##### Recorded data #####
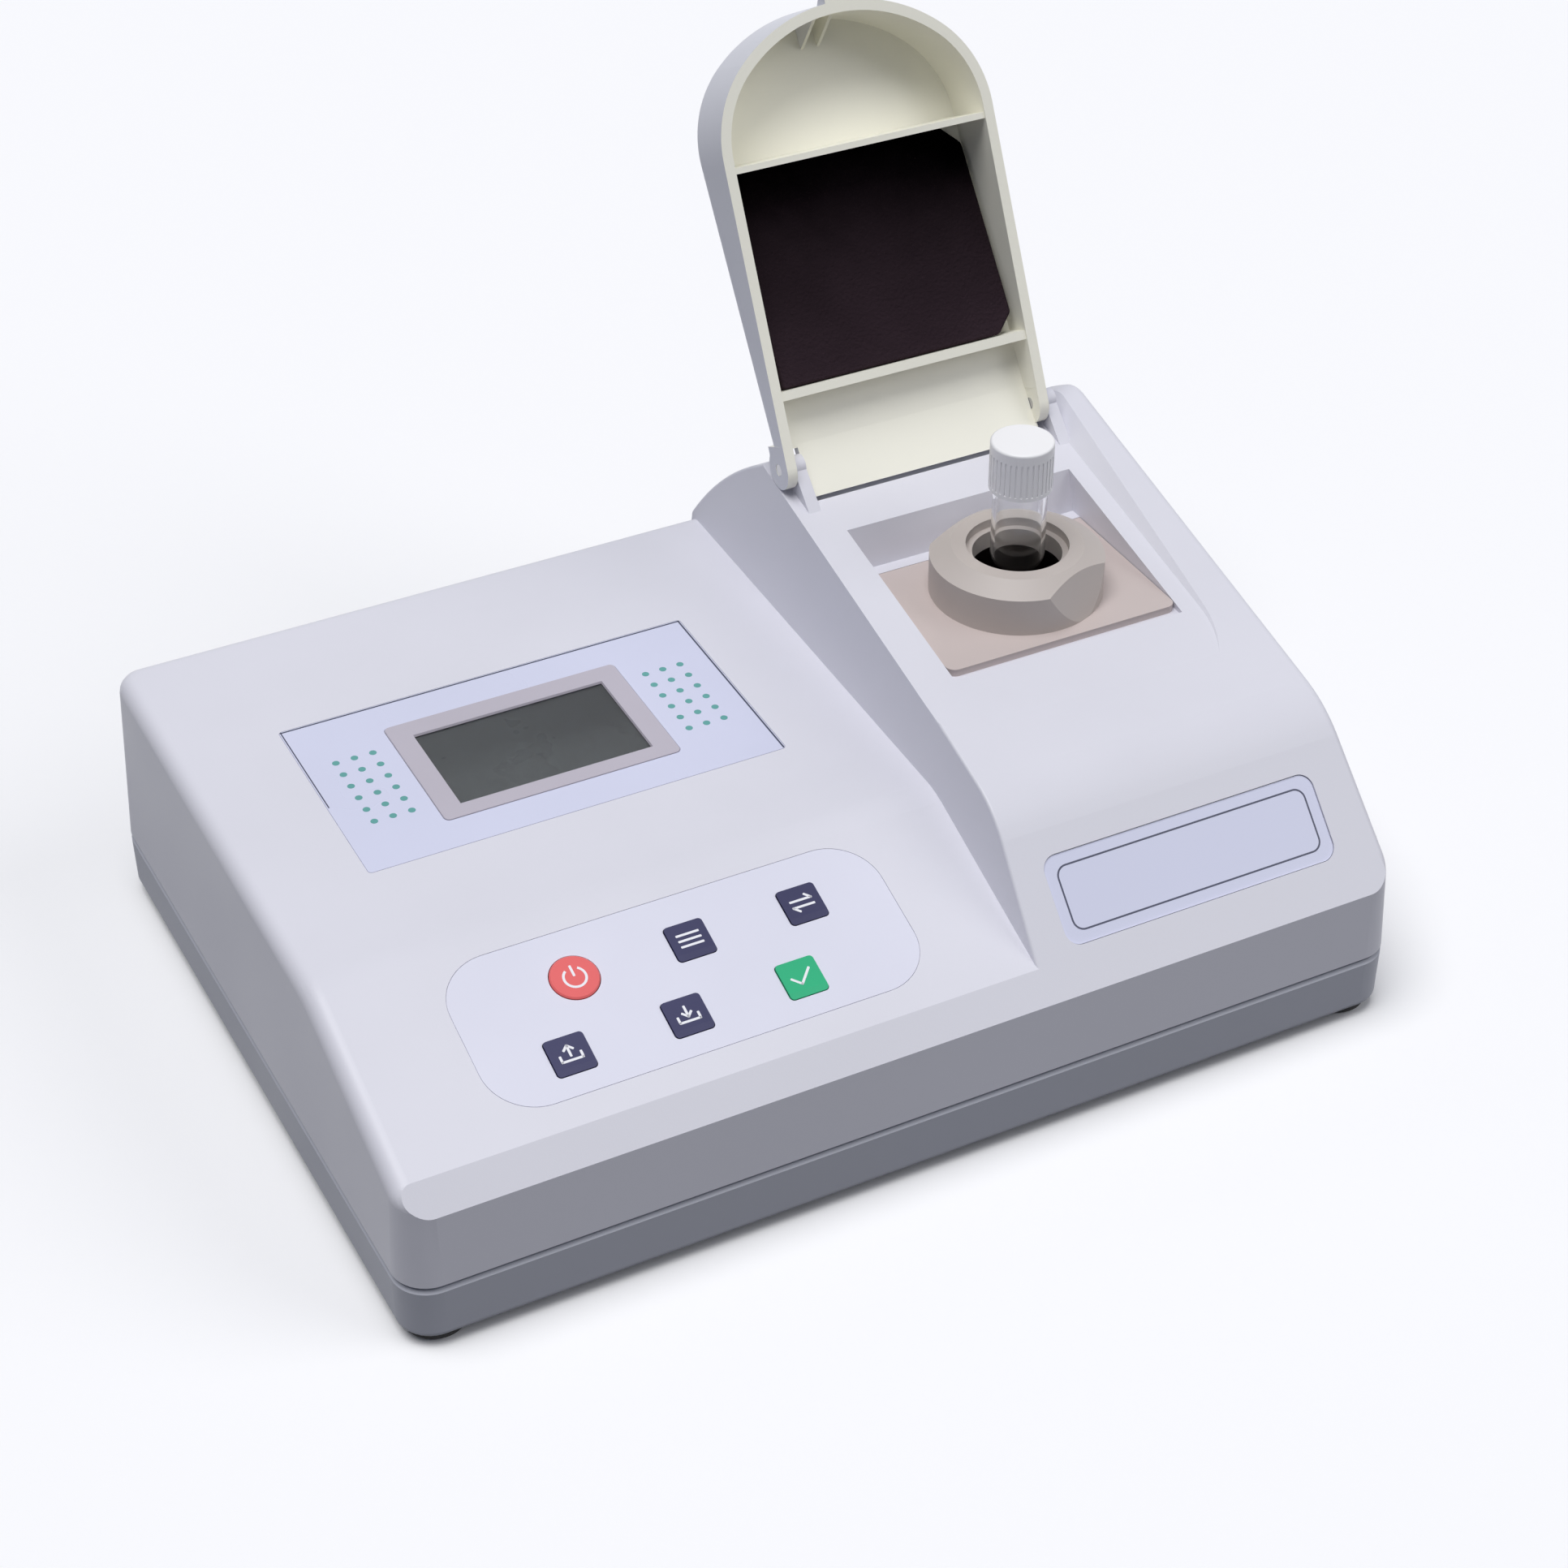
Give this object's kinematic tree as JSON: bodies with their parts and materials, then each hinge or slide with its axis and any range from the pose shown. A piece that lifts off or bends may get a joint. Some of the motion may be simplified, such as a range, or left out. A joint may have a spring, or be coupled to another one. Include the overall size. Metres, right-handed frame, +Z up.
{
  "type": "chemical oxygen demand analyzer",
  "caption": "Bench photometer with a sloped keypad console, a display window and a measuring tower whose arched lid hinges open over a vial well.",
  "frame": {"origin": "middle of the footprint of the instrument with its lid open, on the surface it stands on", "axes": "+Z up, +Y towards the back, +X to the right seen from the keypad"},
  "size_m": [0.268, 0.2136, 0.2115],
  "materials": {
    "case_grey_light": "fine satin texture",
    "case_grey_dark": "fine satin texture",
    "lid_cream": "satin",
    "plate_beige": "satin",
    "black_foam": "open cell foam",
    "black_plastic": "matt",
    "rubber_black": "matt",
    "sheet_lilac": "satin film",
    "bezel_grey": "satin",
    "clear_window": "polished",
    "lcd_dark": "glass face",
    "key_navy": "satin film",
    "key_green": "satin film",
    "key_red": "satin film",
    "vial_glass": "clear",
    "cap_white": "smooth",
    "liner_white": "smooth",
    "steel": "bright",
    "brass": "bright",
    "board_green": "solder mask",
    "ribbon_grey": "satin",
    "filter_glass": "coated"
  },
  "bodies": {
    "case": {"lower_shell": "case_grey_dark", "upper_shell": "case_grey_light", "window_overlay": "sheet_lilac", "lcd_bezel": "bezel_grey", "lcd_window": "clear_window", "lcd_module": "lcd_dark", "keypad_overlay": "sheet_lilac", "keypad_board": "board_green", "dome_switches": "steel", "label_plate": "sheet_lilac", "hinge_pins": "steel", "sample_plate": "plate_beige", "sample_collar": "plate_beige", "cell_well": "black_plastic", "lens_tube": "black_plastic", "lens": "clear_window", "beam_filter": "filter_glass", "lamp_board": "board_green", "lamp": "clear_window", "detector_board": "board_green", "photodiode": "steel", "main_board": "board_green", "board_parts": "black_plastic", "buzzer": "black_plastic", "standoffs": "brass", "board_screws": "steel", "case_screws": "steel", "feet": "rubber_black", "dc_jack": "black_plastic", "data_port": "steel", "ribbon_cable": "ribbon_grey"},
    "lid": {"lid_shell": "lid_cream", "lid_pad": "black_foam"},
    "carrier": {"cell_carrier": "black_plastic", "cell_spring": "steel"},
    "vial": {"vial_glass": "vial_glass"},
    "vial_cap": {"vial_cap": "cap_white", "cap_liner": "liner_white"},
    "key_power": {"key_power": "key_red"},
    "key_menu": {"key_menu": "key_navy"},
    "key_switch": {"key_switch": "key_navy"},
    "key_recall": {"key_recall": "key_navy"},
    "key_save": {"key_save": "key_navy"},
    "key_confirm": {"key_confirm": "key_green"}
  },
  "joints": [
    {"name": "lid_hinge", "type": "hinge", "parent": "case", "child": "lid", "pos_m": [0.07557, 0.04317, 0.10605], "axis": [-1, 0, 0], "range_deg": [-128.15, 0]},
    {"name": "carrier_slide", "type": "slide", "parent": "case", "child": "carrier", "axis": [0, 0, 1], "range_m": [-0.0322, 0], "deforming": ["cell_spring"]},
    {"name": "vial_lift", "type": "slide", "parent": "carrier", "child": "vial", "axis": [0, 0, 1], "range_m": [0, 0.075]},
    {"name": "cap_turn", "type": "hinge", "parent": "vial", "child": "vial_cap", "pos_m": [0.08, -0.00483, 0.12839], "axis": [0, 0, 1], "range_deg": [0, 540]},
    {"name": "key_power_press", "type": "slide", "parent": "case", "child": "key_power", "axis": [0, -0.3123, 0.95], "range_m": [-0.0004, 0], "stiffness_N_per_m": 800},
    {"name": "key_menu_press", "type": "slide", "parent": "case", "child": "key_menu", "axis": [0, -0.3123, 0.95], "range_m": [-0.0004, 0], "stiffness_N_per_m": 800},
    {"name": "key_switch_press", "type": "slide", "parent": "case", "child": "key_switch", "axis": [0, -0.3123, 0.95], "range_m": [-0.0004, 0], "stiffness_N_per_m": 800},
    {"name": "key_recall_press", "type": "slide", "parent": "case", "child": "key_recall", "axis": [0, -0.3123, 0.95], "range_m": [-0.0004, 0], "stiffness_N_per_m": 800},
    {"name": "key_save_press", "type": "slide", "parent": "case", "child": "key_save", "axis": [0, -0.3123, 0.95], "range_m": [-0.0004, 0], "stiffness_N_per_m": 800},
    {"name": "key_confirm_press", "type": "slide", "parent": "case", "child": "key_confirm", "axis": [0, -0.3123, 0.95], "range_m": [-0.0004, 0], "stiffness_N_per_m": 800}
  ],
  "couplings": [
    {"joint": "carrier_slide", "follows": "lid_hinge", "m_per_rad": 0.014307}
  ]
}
#####
▸ **What the task asks**
Quote the listing in full, please, keeping every line exact.

▸ **Task result**
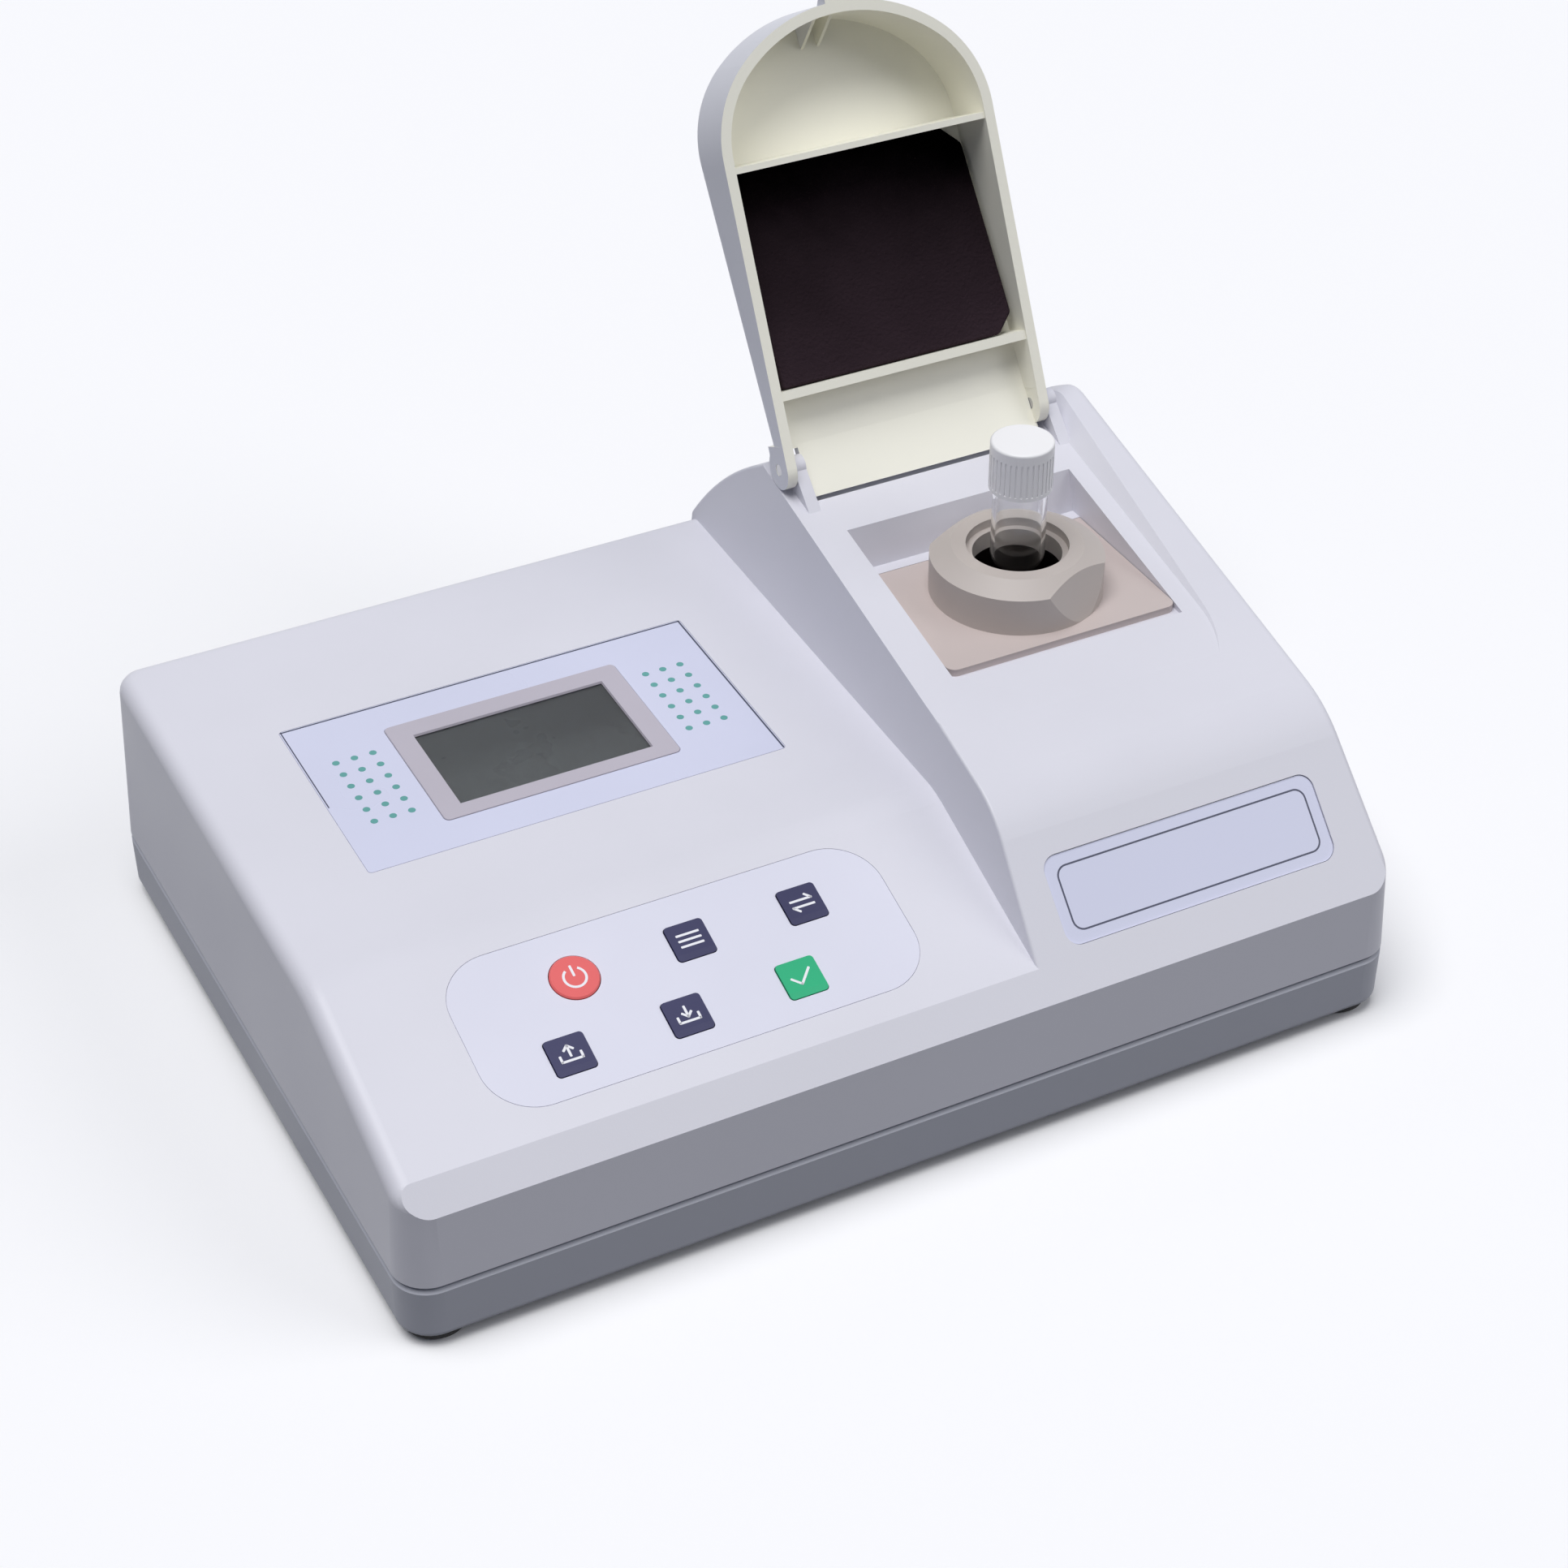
Give this object's kinematic tree as JSON: bodies with their parts and materials, then each hinge or slide with its axis and any range from the pose shown. A piece that lifts off or bends may get a joint. Some of the motion may be simplified, such as a range, or left out. A joint may have a spring, or be coupled to another one. Include the overall size. Metres, right-handed frame, +Z up.
{
  "type": "chemical oxygen demand analyzer",
  "caption": "Bench photometer with a sloped keypad console, a display window and a measuring tower whose arched lid hinges open over a vial well.",
  "frame": {"origin": "middle of the footprint of the instrument with its lid open, on the surface it stands on", "axes": "+Z up, +Y towards the back, +X to the right seen from the keypad"},
  "size_m": [0.268, 0.2136, 0.2115],
  "materials": {
    "case_grey_light": "fine satin texture",
    "case_grey_dark": "fine satin texture",
    "lid_cream": "satin",
    "plate_beige": "satin",
    "black_foam": "open cell foam",
    "black_plastic": "matt",
    "rubber_black": "matt",
    "sheet_lilac": "satin film",
    "bezel_grey": "satin",
    "clear_window": "polished",
    "lcd_dark": "glass face",
    "key_navy": "satin film",
    "key_green": "satin film",
    "key_red": "satin film",
    "vial_glass": "clear",
    "cap_white": "smooth",
    "liner_white": "smooth",
    "steel": "bright",
    "brass": "bright",
    "board_green": "solder mask",
    "ribbon_grey": "satin",
    "filter_glass": "coated"
  },
  "bodies": {
    "case": {"lower_shell": "case_grey_dark", "upper_shell": "case_grey_light", "window_overlay": "sheet_lilac", "lcd_bezel": "bezel_grey", "lcd_window": "clear_window", "lcd_module": "lcd_dark", "keypad_overlay": "sheet_lilac", "keypad_board": "board_green", "dome_switches": "steel", "label_plate": "sheet_lilac", "hinge_pins": "steel", "sample_plate": "plate_beige", "sample_collar": "plate_beige", "cell_well": "black_plastic", "lens_tube": "black_plastic", "lens": "clear_window", "beam_filter": "filter_glass", "lamp_board": "board_green", "lamp": "clear_window", "detector_board": "board_green", "photodiode": "steel", "main_board": "board_green", "board_parts": "black_plastic", "buzzer": "black_plastic", "standoffs": "brass", "board_screws": "steel", "case_screws": "steel", "feet": "rubber_black", "dc_jack": "black_plastic", "data_port": "steel", "ribbon_cable": "ribbon_grey"},
    "lid": {"lid_shell": "lid_cream", "lid_pad": "black_foam"},
    "carrier": {"cell_carrier": "black_plastic", "cell_spring": "steel"},
    "vial": {"vial_glass": "vial_glass"},
    "vial_cap": {"vial_cap": "cap_white", "cap_liner": "liner_white"},
    "key_power": {"key_power": "key_red"},
    "key_menu": {"key_menu": "key_navy"},
    "key_switch": {"key_switch": "key_navy"},
    "key_recall": {"key_recall": "key_navy"},
    "key_save": {"key_save": "key_navy"},
    "key_confirm": {"key_confirm": "key_green"}
  },
  "joints": [
    {"name": "lid_hinge", "type": "hinge", "parent": "case", "child": "lid", "pos_m": [0.07557, 0.04317, 0.10605], "axis": [-1, 0, 0], "range_deg": [-128.15, 0]},
    {"name": "carrier_slide", "type": "slide", "parent": "case", "child": "carrier", "axis": [0, 0, 1], "range_m": [-0.0322, 0], "deforming": ["cell_spring"]},
    {"name": "vial_lift", "type": "slide", "parent": "carrier", "child": "vial", "axis": [0, 0, 1], "range_m": [0, 0.075]},
    {"name": "cap_turn", "type": "hinge", "parent": "vial", "child": "vial_cap", "pos_m": [0.08, -0.00483, 0.12839], "axis": [0, 0, 1], "range_deg": [0, 540]},
    {"name": "key_power_press", "type": "slide", "parent": "case", "child": "key_power", "axis": [0, -0.3123, 0.95], "range_m": [-0.0004, 0], "stiffness_N_per_m": 800},
    {"name": "key_menu_press", "type": "slide", "parent": "case", "child": "key_menu", "axis": [0, -0.3123, 0.95], "range_m": [-0.0004, 0], "stiffness_N_per_m": 800},
    {"name": "key_switch_press", "type": "slide", "parent": "case", "child": "key_switch", "axis": [0, -0.3123, 0.95], "range_m": [-0.0004, 0], "stiffness_N_per_m": 800},
    {"name": "key_recall_press", "type": "slide", "parent": "case", "child": "key_recall", "axis": [0, -0.3123, 0.95], "range_m": [-0.0004, 0], "stiffness_N_per_m": 800},
    {"name": "key_save_press", "type": "slide", "parent": "case", "child": "key_save", "axis": [0, -0.3123, 0.95], "range_m": [-0.0004, 0], "stiffness_N_per_m": 800},
    {"name": "key_confirm_press", "type": "slide", "parent": "case", "child": "key_confirm", "axis": [0, -0.3123, 0.95], "range_m": [-0.0004, 0], "stiffness_N_per_m": 800}
  ],
  "couplings": [
    {"joint": "carrier_slide", "follows": "lid_hinge", "m_per_rad": 0.014307}
  ]
}